Tuesday, March 18, 2008

Connecting with "Joe Cool"

I hope this would not classify as polygamy, but I have been married to two men for 17 years. I really only want to be married to one of them. But sometimes when Husband #1 calls from work, Husband #2 grabs the phone away from him and starts talking in this lower, much deeper voice, dripping with tones of "I am too macho to be talking to my wife, because there are too many other pilots around me" all over it. Over the years, I have admonished Husband #2 (appropriately known as "Joe Cool") when he gets on the phone because he is NOT the person I want to talk to. I want to hear Husband #1's sweet voice on the phone, telling me how much he loves me, how much he misses me, and how he can't wait to get home to see his "beautiful" wife. Instead, I get Tom Cruise mixed with a little "Goose" on the side. And I hate to break the news to you, Joe, but the glory days of "Top Gun" are so over and so are the Ray Bans!! You, #2 , have "lost that lovin feelin" and I really want you to go away. But alas, if you have been here for 17 years, you will probably be here for another 17 more.

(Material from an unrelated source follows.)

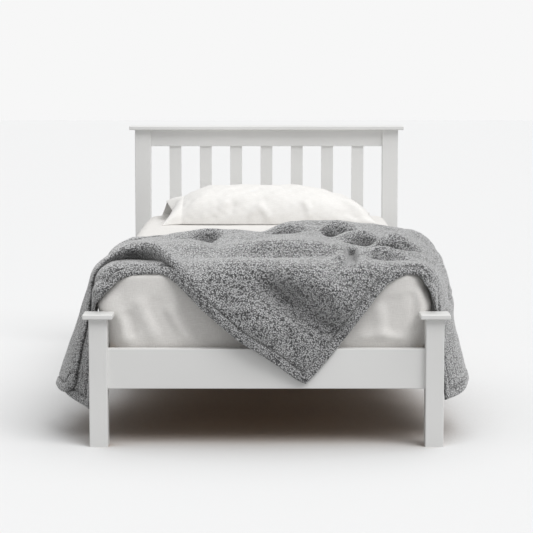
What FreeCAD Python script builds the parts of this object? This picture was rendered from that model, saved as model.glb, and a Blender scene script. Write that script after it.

The nice thing about Joe Cool is he never comes into the Hesterhouse. I have never seen him with my own eyes. He is a coward. He is only willing to talk to me on the phone. He is never willing to show his face. And now I must ask, how macho is that? Now hear this, Joe! I want my husband back!! Do you hear me??? Quit grabbing the phone from him while he is at work! Let the "sweet nothings" flow. Oh, how I can hear them now....."nothing...nothing....nothing." How sweet the sound!